They represent nothing really
significant, and incidents of this sort are less common than many
critics of the press suppose. The real problem is that the readers of
a newspaper, unaccustomed to paying the cost of newsgathering, can be
capitalized only by turning them into circulation that can be sold to
manufacturers and merchants. And those whom it is most important to
capitalize are those who have the most money to spend. Such a press is
bound to respect the point of view of the buying public. It is for
this buying public that newspapers are edited and published, for
without that support the newspaper cannot live.
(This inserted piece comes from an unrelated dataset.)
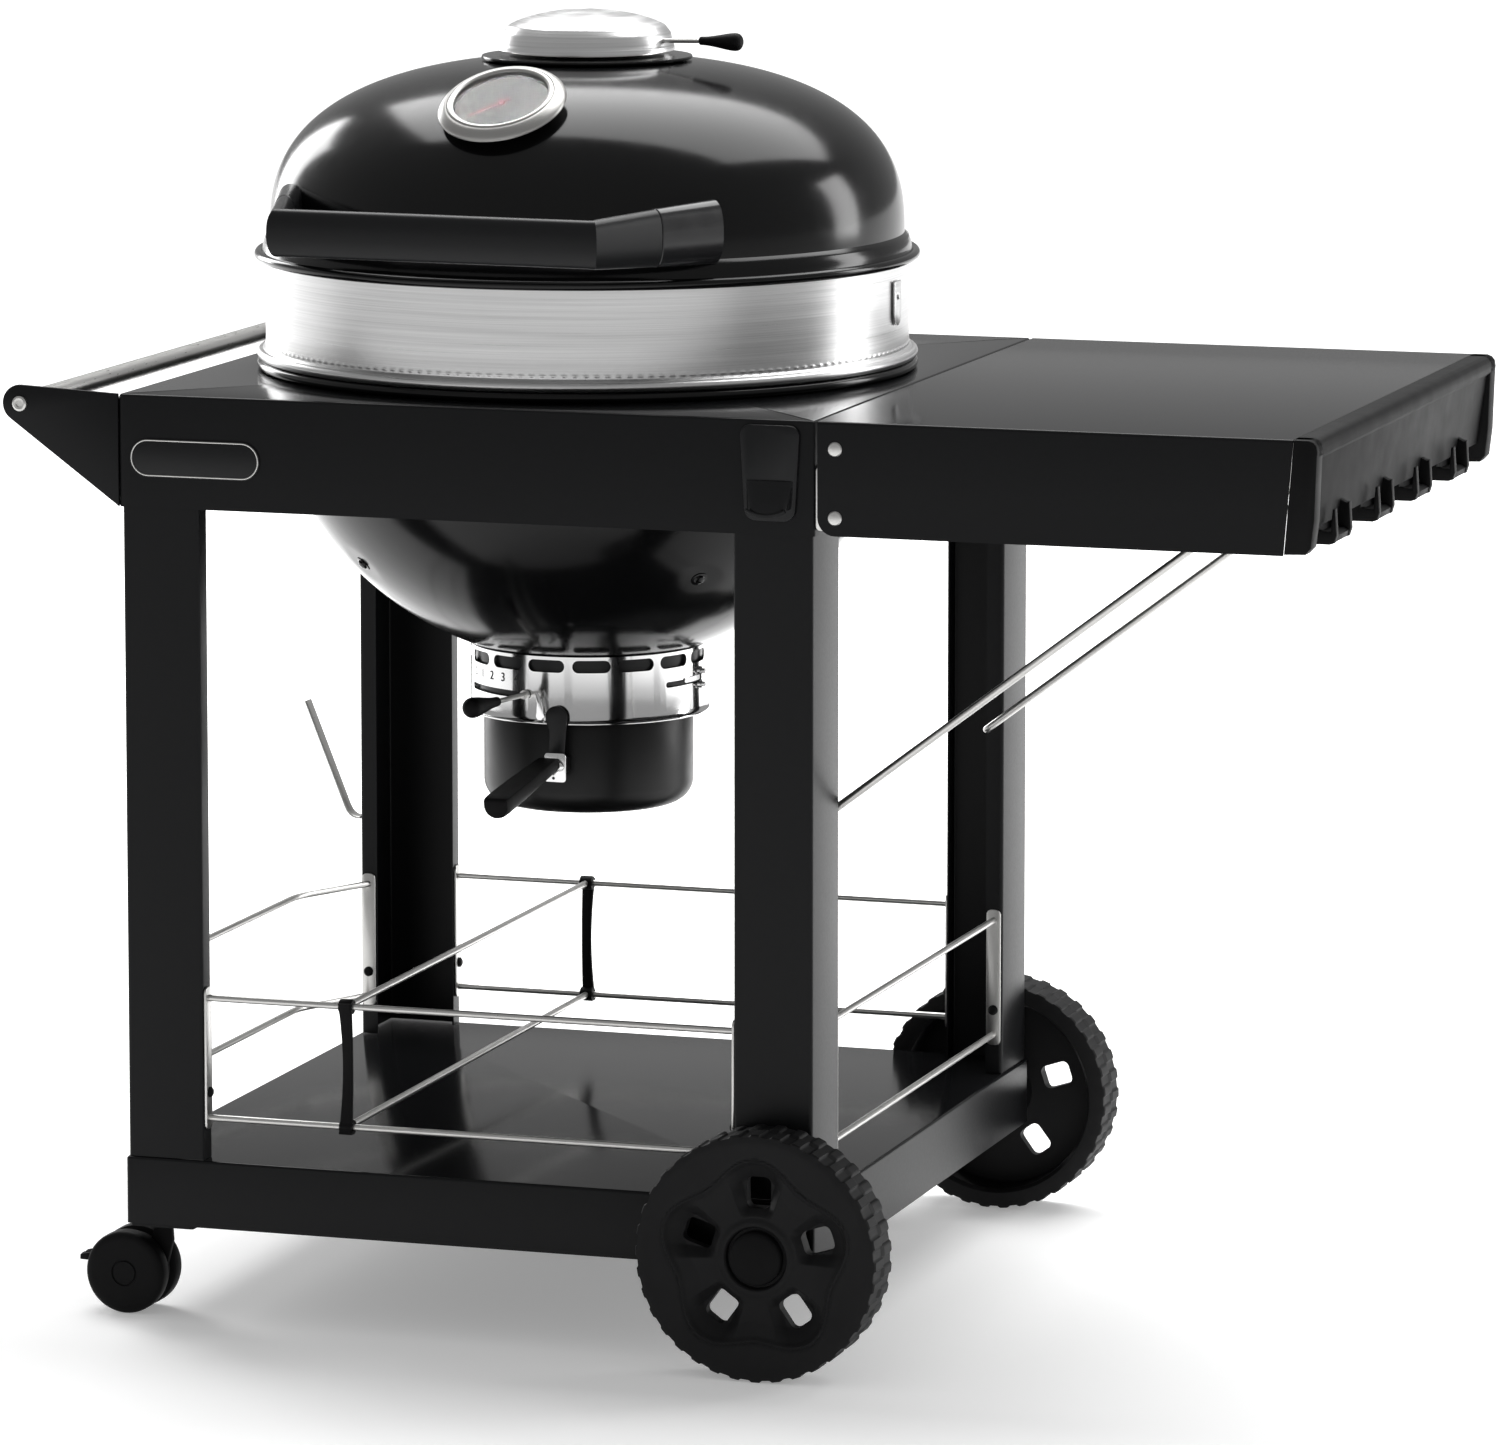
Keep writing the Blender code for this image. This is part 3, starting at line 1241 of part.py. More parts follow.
for along, end in ((FRONT, "front"), (REAR, "rear")):
    near, far = sorted((along * (HALF_Y - SHEET - 0.0010), along * (HALF_Y - SHEET - 0.0035)))
    bracket = box(
        f"shelf_bracket_{end}",
        (HALF_X + GAP, near, PIN_Z - 0.012),
        (PIN_X + 0.012, far, PIN_Z + 0.044),
        BRUSHED,
        "cart",
    )
    near, far = sorted((along * (HALF_Y - SHEET - 0.0010), along * (HALF_Y - 0.035)))
    foot = ((HALF_X + GAP, near, PIN_Z - 0.012), (HALF_X + GAP + 0.0022, far, PIN_Z + 0.044))
    combine(bracket, "UNION", boxes(foot), "cart")
    head = along * (HALF_Y + 0.0005)
    combine(
        bracket,
        "UNION",
        cylinders(
            (
                (PIN_X, along * (HALF_Y - SHEET - 0.003), PIN_Z),
                (PIN_X, head + along * 0.001, PIN_Z),
                PIN_RADIUS,
            ),
            ((PIN_X, head, PIN_Z), (PIN_X, head + along * 0.0015, PIN_Z), 0.0063),
            segments=16,
        ),
        "cart",
    )

# ------------------------ wire brace and its keeper
body("shelf_brace", "cart", BRACE_FOOT)
hook_depth = LIP_FACE + 0.004
path = [
    (BRACE_FOOT.x, -hook_depth, BRACE_FOOT.z),
    (BRACE_FOOT.x, -BRACE_Y, BRACE_FOOT.z),
    (BRACE_BAR.x, -BRACE_Y, BRACE_BAR.z),
    (BRACE_BAR.x, BRACE_Y, BRACE_BAR.z),
    (BRACE_FOOT.x, BRACE_Y, BRACE_FOOT.z),
    (BRACE_FOOT.x, hook_depth, BRACE_FOOT.z),
]
wire("shelf_brace", rounded(path, 0.006), BRACE_WIRE, ROD_STEEL, "shelf_brace")
keeper_y = BRACE_Y * 0.55
wall_x = BRACE_BAR.x - BRACE_WIRE - 0.0010
keeper_outline = [
    (wall_x - 0.002, BRACE_BAR.z - 0.002),
    (wall_x, BRACE_BAR.z - 0.002),
    (wall_x, BRACE_BAR.z + BRACE_WIRE + 0.001),
    (wall_x + 0.012, BRACE_BAR.z + BRACE_WIRE + 0.001),
    (wall_x + 0.012, TABLE_UNDER - GAP),
    (wall_x - 0.002, TABLE_UNDER - GAP),
]
bm = bmesh.new()
add_outline(bm, keeper_outline, -keeper_y, keeper_y, FACING_FRONT)
mesh_object("brace_keeper", bm, BRUSHED, "side_shelf")
for along, end in ((FRONT, "front"), (REAR, "rear")):
    start, stop = [(BRACE_FOOT.x, along * (LIP_FACE + reach), BRACE_FOOT.z) for reach in (-0.01, 0.01)]
    hole = cylinders((start, stop, BRACE_WIRE + 0.0005), segments=12)
    combine(bpy.data.objects[f"leg_{end}_right"], "DIFFERENCE", hole, "cart")

# ------------------------ axle and wheels
cylinder(
    "axle",
    (AXLE_X, -WHEEL_OUTER + 0.012, WHEEL_RADIUS),
    (AXLE_X, WHEEL_OUTER - 0.012, WHEEL_RADIUS),
    AXLE_RADIUS,
    POLISHED,
    "cart",
    segments=16,
)
for along, end in ((FRONT, "front"), (REAR, "rear")):
    name = f"wheel_{end}"
    body(name, "cart", (AXLE_X, along * WHEEL_INNER, WHEEL_RADIUS))
    place = Matrix.Translation((AXLE_X, along * WHEEL_INNER, WHEEL_RADIUS)) @ Matrix.Rotation(
        math.pi / 2 if along == FRONT else -math.pi / 2, 4, "X"
    )
    web = 0.026  # the web's outer face from the wheel's inner side
    bore = AXLE_RADIUS + 0.0005
    profile = [
        (bore, WHEEL_WIDTH - 0.008),
        (0.026, WHEEL_WIDTH - 0.008),
        (0.030, web + 0.004),
        (0.082, web + 0.004),
        (0.088, WHEEL_WIDTH),
        (WHEEL_RADIUS - 0.004, WHEEL_WIDTH),
        (WHEEL_RADIUS, WHEEL_WIDTH - 0.005),
        (WHEEL_RADIUS, 0.005),
        (WHEEL_RADIUS - 0.004, 0.0),
        (0.088, 0.0),
        (0.085, web - 0.004),
        (0.026, web - 0.004),
        (0.022, 0.0),
        (bore, 0.0),
    ]
    scale = WHEEL_RADIUS / 0.108
    inner = WHEEL_RADIUS - 0.02 * scale
    profile = [(r if r <= bore else r * scale if r < inner else r, z) for r, z in profile]
    wheel = turned(name, profile, MOULDED, name, 30, place)
    windows = []
    for number in range(5):
        turn = Matrix.Rotation(math.radians(90 + 72 * number), 4, "Z")
        windows.append(
            lambda bm, turn=turn: add_box(
                bm,
                (0.044 * scale, -0.010 * scale, -0.01),
                (0.068 * scale, 0.010 * scale, WHEEL_WIDTH + 0.01),
                turn,
            )
        )
    combine(wheel, "DIFFERENCE", windows, name, place)
    cap_profile = [
        (0, WHEEL_WIDTH + CAP_PROUD),
        (0.018, WHEEL_WIDTH + CAP_PROUD - 0.001),
        (0.0245, WHEEL_WIDTH - 0.003),
        (0.0245, WHEEL_WIDTH - 0.008 + GAP),
        (0, WHEEL_WIDTH - 0.008 + GAP),
    ]
    turned(f"wheel_cap_{end}", cap_profile, MOULDED, name, 24, place)

# ------------------------ latch that holds the bucket's strap
LATCH = Vector((-0.0062, -COLLAR_RADIUS, collar_bottom + 0.009))
body("bucket_latch", "cart", LATCH)
latch_pin = 0.002
combine(
    collar,
    "DIFFERENCE",
    cylinders(
        (LATCH + Vector((0, -0.006, 0)), LATCH + Vector((0, 0.006, 0)), latch_pin + 0.0005),
        segments=12,
    ),
    "cart",
)
latch_out = -clear_y + 0.002 + GAP
outline = arc((LATCH.x, LATCH.z), 0.0042, 180, 360, 6)
outline += [
    (LATCH.x + 0.0042, LATCH.z + 0.018),
    (LATCH.x + 0.001, LATCH.z + 0.022),
    (LATCH.x - 0.0042, LATCH.z + 0.018),
]
bm = bmesh.new()
add_outline(bm, outline, latch_out, latch_out + 0.0018, FACING_FRONT)
latch = mesh_object("bucket_latch", bm, POLISHED, "bucket_latch")
combine(
    latch,
    "UNION",
    cylinders(
        ((LATCH.x, -latch_out - 0.001, LATCH.z), (LATCH.x, -COLLAR_RADIUS + 0.006, LATCH.z), latch_pin),
        segments=12,
    ),
    "bucket_latch",
)

# ------------------------ casters: hood with its stem, twin wheel, brake pedal
for along, end in ((FRONT, "front"), (REAR, "rear")):
    swivel, roll, brake = f"caster_{end}_swivel", f"caster_{end}_wheel", f"caster_{end}_brake"
    middle_y = along * CASTER_Y
    stem = Vector((CASTER_X, middle_y, DECK_BOTTOM - 0.0025 - GAP))
    hub = Vector((CASTER_X - CASTER_TRAIL, middle_y, CASTER_RADIUS))
    pedal_pin = hub + Vector((-0.014, 0, 0.019))
    body(swivel, "cart", stem)
    body(roll, swivel, hub)
    body(brake, swivel, pedal_pin)
    hood_half, wheel_inner, wheel_half = 0.0030, 0.0072, CASTER_WIDTH / 2
    reach = CASTER_RADIUS - 0.004
    outline = arc((hub.x, hub.z), reach, 140, 60, 8)
    outline += [
        (stem.x - 0.008, stem.z - 0.008),
        (stem.x + 0.008, stem.z - 0.008),
        (stem.x + 0.009, stem.z - 0.020),
    ]
    outline += arc((hub.x, hub.z), reach, 10, -20, 4)
    outline += [(hub.x, hub.z - 0.012), (hub.x - 0.011, hub.z - 0.002)]
    bm = bmesh.new()
    add_outline(bm, outline[::-1], -middle_y - hood_half, -middle_y + hood_half, FACING_FRONT)
    hood = mesh_object(f"caster_{end}_hood", bm, MOULDED, swivel)
    combine(
        hood,
        "UNION",
        cylinders((stem + Vector((0, 0, -0.0095)), stem, 0.0085), segments=16),
        swivel,
    )
    combine(
        hood,
        "DIFFERENCE",
        cylinders(
            (hub + Vector((0, -0.01, 0)), hub + Vector((0, 0.01, 0)), 0.0062),
            (pedal_pin + Vector((0, -0.01, 0)), pedal_pin + Vector((0, 0.01, 0)), 0.0021),
            segments=12,
        ),
        swivel,
    )
    disc = [
        (CASTER_RADIUS - 0.005, wheel_half),
        (CASTER_RADIUS, wheel_half - 0.004),
        (CASTER_RADIUS, wheel_inner + 0.001),
        (CASTER_RADIUS - 0.001, wheel_inner),
        (0.0055, wheel_inner),
    ]
    profile = [(0, wheel_half)] + disc + [(r, -z) for r, z in reversed(disc)] + [(0, -wheel_half)]
    upright = Matrix.Translation(hub) @ Matrix.Rotation(math.pi / 2, 4, "X")
    turned(f"caster_{end}_wheel", profile, MOULDED, roll, 20, upright)
    tip_x, low_z = hub.x - CASTER_RADIUS - 0.0105, hub.z + 0.006
    outline = [
        (tip_x, low_z + 0.001),
        (tip_x + 0.001, low_z),
        (hub.x - CASTER_RADIUS + 0.004, low_z),
        (pedal_pin.x - 0.002, pedal_pin.z - 0.005),
    ]
    outline += arc((pedal_pin.x, pedal_pin.z), 0.0042, -60, 120, 6)
    outline += [(hub.x - CASTER_RADIUS - 0.001, low_z + 0.009), (tip_x, low_z + 0.005)]
    bm = bmesh.new()
    add_outline(bm, outline, -middle_y - 0.0060, -middle_y + 0.0060, FACING_FRONT)
    pedal = mesh_object(f"caster_{end}_brake", bm, MOULDED, brake)
    fork = hub.x - reach - 0.0008
    combine(
        pedal,
        "DIFFERENCE",
        boxes(
            (
                (fork, middle_y - hood_half - 0.0004, hub.z - 0.01),
                (hub.x, middle_y + hood_half + 0.0004, hub.z + 0.06),
            )
        ),
        brake,
    )
    combine(
        pedal,
        "UNION",
        cylinders(
            (
                pedal_pin + Vector((0, -0.0045, 0)),
                pedal_pin + Vector((0, 0.0045, 0)),
                0.0016,
            ),
            (
                Vector((tip_x + 0.004, middle_y - 0.011, low_z + 0.0030)),
                Vector((tip_x + 0.004, middle_y + 0.011, low_z + 0.0030)),
                0.0028,
            ),
            segments=12,
        ),
        brake,
    )
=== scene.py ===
"""Kettle charcoal grill on its cart: the finished looks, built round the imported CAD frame.

Metres, +Z up, the front towards -Y and the side shelf towards +X, in the CAD's own frame. Each section makes one piece,
or a group of like pieces, and its places come from the CAD nodes' boxes.
"""

import math

import bmesh
import bpy
import numpy as np
from mathutils import Matrix, Vector


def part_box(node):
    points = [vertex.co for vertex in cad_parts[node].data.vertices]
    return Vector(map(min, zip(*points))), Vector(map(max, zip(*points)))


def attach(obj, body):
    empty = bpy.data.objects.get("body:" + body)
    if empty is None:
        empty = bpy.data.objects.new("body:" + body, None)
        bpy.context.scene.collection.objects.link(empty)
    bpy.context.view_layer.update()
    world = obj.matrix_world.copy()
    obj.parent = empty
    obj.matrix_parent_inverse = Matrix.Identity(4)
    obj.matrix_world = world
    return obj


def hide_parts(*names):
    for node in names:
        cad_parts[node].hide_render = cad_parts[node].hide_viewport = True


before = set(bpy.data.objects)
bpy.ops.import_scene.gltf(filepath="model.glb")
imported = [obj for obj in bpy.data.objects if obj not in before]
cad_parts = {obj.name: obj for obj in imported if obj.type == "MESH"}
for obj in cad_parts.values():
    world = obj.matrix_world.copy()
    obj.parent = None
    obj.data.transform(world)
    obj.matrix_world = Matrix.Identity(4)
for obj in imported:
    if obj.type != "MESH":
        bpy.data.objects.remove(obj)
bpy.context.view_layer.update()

# ---------------------------------------------------------------- camera, floor and studio light
# A long lens looks at the front from the right and a little above. The floor is a plain white sweep under one large
# softbox overhead, with a narrow one on each side for the highlights down the enamel and round the steel ring.


class Wire:
    """A shader socket. Arithmetic on it adds Math nodes, and node() adds any other node."""

    def __init__(self, tree, socket=None):
        self.tree, self.socket = tree, socket

    def node(self, kind, settings=None, inputs=None, out=0):
        """Adds a node: its settings first, where stops are a ramp's (place, grey) pairs, then its sockets."""
        made = self.tree.nodes.new("ShaderNode" + kind)
        for key, value in (settings or {}).items():
            if key == "stops":
                steps = made.color_ramp.elements
                for index, (place, grey) in enumerate(value):
                    step = steps[index] if index < len(steps) else steps.new(place)
                    step.position, step.color = place, (grey, grey, grey, 1)
            else:
                setattr(made, key, value)
        for key, value in (inputs or {}).items():
            if isinstance(value, Wire):
                self.tree.links.new(value.socket, made.inputs[key])
            else:
                made.inputs[key].default_value = value
        return Wire(self.tree, made.outputs[out])

    def __add__(self, other):
        return self.node("Math", {"operation": "ADD"}, {0: self, 1: other})

    def __sub__(self, other):
        return self.node("Math", {"operation": "SUBTRACT"}, {0: self, 1: other})

    def __rsub__(self, other):
        return self.node("Math", {"operation": "SUBTRACT"}, {0: other, 1: self})

    def __mul__(self, other):
        return self.node("Math", {"operation": "MULTIPLY"}, {0: self, 1: other})

    __radd__, __rmul__ = __add__, __mul__

    def noise(self, scale, detail=2.0, stretch=(1, 1, 1)):
        """Noise on these coordinates, whose patches are 1 / scale metres across before each axis is stretched."""
        spread = self.node("Mapping", None, {"Vector": self, "Scale": stretch})
        return self.node("TexNoise", None, {"Vector": spread, "Scale": scale, "Detail": detail})

    def between(self, low, high):
        """This 0 to 1 value spread over low to high."""
        return self.node("MapRange", None, {"Value": self, "To Min": low, "To Max": high})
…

A newspaper can flout
an advertiser, it can attack a powerful banking or traction interest,
but if it alienates the buying public, it loses the one indispensable
asset of its existence.
Mr. John L. Given, [Footnote: _Making a Newspaper_, p. 13. This
is the best technical book I know, and should be read by everyone who
undertakes to discuss the press. Mr. G. B. Diblee, who wrote the
volume on _The Newspaper_ in the Home University Library says (p.
253), that "on the press for pressmen I only know of one good book,
Mr. Given's."] formerly of the New York Evening Sun, stated in 1914
that out of over two thousand three hundred dailies published in the
United States, there were about one hundred and seventy-five printed
in cities having over one hundred thousand inhabitants.